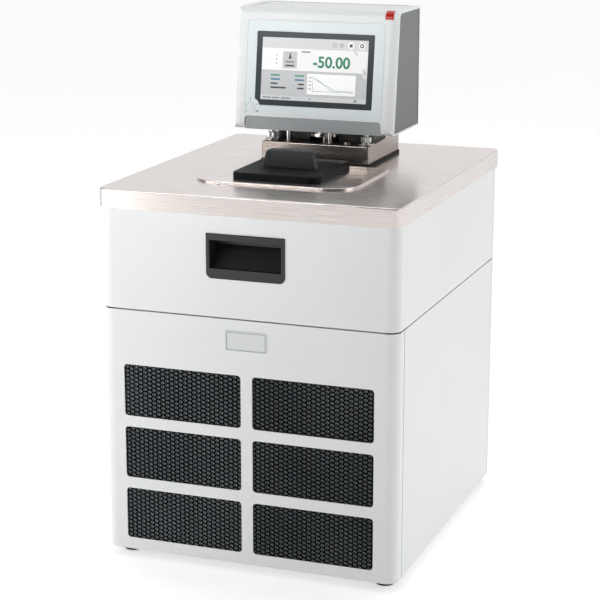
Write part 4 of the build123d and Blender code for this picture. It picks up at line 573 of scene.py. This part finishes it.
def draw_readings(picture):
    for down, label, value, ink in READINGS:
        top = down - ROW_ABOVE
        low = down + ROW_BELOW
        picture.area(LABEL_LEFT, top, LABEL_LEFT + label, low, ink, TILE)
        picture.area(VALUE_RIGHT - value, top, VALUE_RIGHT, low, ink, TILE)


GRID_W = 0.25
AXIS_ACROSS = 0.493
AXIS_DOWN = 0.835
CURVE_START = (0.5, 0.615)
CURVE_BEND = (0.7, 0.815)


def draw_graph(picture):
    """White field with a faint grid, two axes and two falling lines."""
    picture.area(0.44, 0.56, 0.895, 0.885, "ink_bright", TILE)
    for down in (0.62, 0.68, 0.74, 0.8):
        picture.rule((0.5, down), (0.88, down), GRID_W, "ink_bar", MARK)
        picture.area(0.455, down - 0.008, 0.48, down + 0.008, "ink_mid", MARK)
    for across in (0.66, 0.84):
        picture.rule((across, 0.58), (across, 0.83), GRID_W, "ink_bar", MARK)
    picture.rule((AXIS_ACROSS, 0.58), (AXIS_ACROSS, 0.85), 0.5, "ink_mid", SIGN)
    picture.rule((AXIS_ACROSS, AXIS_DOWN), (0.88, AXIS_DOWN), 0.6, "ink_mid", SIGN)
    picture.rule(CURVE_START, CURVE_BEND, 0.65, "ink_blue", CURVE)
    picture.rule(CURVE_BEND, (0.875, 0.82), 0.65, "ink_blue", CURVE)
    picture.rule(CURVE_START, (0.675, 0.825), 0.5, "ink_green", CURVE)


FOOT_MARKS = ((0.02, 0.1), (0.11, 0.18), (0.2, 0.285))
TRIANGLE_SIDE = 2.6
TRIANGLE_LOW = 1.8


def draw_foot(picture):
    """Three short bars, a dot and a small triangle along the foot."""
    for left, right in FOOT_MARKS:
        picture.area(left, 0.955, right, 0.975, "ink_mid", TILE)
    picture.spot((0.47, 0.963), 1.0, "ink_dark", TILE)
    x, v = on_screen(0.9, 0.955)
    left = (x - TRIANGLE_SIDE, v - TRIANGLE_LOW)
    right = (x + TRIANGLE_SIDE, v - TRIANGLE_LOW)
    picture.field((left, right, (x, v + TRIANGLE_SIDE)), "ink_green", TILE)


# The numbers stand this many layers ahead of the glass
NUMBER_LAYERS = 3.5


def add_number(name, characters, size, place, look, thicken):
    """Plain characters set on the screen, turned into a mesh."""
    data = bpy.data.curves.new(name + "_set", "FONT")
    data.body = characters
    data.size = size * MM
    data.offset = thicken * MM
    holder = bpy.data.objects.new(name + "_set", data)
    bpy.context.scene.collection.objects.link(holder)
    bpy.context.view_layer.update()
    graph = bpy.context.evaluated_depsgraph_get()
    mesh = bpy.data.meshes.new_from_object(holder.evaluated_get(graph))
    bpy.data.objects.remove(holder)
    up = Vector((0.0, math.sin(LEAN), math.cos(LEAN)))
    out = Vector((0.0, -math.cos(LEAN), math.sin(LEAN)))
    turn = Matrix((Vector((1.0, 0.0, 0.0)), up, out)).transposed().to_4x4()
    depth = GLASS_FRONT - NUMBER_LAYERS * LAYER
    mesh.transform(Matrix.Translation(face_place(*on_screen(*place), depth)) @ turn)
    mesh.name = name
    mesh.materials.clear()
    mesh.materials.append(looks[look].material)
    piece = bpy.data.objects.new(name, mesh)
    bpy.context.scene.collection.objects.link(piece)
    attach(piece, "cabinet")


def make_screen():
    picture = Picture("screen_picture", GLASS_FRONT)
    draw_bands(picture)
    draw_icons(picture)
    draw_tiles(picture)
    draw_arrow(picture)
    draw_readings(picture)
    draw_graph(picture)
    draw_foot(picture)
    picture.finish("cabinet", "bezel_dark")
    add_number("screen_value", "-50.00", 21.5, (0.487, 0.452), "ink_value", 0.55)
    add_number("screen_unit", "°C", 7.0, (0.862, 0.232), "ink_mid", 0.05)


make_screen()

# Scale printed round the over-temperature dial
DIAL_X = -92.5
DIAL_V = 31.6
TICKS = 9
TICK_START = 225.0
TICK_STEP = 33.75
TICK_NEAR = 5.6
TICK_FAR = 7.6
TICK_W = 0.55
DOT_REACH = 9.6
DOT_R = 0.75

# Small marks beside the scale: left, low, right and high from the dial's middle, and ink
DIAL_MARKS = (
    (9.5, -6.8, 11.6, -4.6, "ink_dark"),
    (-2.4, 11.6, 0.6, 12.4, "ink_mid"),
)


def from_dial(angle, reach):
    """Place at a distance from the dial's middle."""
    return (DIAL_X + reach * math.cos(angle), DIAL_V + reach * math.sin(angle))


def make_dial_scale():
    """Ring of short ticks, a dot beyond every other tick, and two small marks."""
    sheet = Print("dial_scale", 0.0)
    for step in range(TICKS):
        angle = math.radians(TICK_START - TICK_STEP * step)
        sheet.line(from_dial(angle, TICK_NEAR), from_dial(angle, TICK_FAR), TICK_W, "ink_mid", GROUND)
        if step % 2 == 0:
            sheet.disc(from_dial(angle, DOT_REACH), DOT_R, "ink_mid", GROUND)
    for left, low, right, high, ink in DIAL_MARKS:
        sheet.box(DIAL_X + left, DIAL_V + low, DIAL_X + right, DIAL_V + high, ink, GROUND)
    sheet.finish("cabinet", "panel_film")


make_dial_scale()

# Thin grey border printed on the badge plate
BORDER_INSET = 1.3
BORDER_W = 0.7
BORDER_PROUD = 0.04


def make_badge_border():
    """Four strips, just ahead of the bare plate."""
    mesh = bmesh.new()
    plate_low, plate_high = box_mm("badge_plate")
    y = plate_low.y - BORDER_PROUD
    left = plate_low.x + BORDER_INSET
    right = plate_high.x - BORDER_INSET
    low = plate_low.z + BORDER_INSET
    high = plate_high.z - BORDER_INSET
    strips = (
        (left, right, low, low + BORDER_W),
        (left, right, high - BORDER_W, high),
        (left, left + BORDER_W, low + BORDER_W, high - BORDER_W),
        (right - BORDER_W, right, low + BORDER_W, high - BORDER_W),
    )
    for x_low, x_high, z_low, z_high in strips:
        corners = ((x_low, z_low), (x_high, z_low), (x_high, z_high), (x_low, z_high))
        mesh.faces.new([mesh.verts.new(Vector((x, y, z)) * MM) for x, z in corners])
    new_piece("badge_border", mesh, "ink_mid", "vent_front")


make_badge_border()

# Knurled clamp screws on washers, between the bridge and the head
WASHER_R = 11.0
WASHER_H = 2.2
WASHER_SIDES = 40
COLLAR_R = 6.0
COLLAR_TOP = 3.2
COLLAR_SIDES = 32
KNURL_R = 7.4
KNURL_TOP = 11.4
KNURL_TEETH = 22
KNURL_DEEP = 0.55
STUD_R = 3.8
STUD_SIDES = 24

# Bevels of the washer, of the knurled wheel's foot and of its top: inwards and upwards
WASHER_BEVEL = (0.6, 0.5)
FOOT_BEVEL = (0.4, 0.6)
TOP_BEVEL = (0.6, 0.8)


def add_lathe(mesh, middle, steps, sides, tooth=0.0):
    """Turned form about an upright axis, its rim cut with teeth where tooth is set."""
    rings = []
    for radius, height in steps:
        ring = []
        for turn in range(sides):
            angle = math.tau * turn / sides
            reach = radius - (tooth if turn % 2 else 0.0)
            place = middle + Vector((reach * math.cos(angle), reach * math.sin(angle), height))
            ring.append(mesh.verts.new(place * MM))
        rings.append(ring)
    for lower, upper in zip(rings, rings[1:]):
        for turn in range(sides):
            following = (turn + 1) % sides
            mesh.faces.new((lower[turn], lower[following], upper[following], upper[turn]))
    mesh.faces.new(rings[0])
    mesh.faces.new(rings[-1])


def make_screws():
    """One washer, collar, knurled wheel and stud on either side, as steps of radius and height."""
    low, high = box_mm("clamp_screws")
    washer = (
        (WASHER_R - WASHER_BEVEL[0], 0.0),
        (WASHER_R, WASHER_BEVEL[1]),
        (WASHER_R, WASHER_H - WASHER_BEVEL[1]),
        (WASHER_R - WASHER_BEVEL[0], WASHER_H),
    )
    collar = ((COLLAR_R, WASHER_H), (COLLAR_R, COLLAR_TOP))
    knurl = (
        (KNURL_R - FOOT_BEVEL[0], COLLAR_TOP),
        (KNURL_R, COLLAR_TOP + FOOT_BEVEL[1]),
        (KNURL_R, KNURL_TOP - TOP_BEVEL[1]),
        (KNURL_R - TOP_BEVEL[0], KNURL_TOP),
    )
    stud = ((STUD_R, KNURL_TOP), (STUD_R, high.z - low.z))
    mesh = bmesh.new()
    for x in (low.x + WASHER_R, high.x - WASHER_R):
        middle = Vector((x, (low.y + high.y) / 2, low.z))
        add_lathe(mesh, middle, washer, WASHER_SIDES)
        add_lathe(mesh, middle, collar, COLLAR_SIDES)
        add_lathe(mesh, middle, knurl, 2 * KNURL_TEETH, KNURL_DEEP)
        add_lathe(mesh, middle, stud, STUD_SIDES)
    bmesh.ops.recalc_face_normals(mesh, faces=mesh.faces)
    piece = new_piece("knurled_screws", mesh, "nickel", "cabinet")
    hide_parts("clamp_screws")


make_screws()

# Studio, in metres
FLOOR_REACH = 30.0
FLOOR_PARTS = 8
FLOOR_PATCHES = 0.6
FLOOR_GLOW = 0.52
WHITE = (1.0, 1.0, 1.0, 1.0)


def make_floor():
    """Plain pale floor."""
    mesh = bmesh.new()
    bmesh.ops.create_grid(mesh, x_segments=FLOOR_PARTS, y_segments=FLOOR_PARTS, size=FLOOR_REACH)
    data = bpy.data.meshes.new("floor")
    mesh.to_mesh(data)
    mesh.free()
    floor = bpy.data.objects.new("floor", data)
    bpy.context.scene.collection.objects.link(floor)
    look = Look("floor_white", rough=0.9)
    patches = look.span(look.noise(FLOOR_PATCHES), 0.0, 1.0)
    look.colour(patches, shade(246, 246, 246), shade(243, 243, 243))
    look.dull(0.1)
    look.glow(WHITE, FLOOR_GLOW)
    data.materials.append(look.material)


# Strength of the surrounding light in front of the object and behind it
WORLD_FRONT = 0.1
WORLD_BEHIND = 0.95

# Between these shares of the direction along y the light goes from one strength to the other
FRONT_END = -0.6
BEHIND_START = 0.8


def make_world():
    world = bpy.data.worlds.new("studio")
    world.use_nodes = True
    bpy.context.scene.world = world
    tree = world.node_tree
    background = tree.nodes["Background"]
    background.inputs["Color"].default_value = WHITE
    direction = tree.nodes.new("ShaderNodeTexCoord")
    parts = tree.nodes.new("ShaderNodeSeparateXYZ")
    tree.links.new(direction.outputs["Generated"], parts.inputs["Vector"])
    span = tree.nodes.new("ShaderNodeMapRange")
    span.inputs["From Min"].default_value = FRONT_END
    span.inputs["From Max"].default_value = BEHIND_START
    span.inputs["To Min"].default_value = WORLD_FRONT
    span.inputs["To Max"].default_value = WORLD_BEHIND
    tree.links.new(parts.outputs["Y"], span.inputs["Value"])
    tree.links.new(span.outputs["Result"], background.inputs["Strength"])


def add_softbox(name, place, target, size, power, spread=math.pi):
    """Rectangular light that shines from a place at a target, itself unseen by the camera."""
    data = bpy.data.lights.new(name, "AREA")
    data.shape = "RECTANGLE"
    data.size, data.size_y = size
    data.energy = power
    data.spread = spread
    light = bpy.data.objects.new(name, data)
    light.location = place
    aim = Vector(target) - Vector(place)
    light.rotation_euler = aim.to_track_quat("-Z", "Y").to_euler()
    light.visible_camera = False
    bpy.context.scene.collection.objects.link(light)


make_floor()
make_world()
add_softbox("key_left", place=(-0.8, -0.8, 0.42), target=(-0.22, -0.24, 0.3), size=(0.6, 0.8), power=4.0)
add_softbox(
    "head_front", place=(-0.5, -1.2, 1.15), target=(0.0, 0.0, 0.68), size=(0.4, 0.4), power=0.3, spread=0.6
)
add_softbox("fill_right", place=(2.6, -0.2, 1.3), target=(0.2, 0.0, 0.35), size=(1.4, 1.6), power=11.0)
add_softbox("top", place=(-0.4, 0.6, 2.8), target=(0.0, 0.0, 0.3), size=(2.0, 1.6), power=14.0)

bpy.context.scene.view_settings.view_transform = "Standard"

##############################

• _STATED TASK_
Lines that hold the word "cabinet" are the ones to return, every one of them.

• _EXERCISE RESPONSE_
    attach(piece, "cabinet")
    picture.finish("cabinet", "bezel_dark")
    sheet.finish("cabinet", "panel_film")
    piece = new_piece("knurled_screws", mesh, "nickel", "cabinet")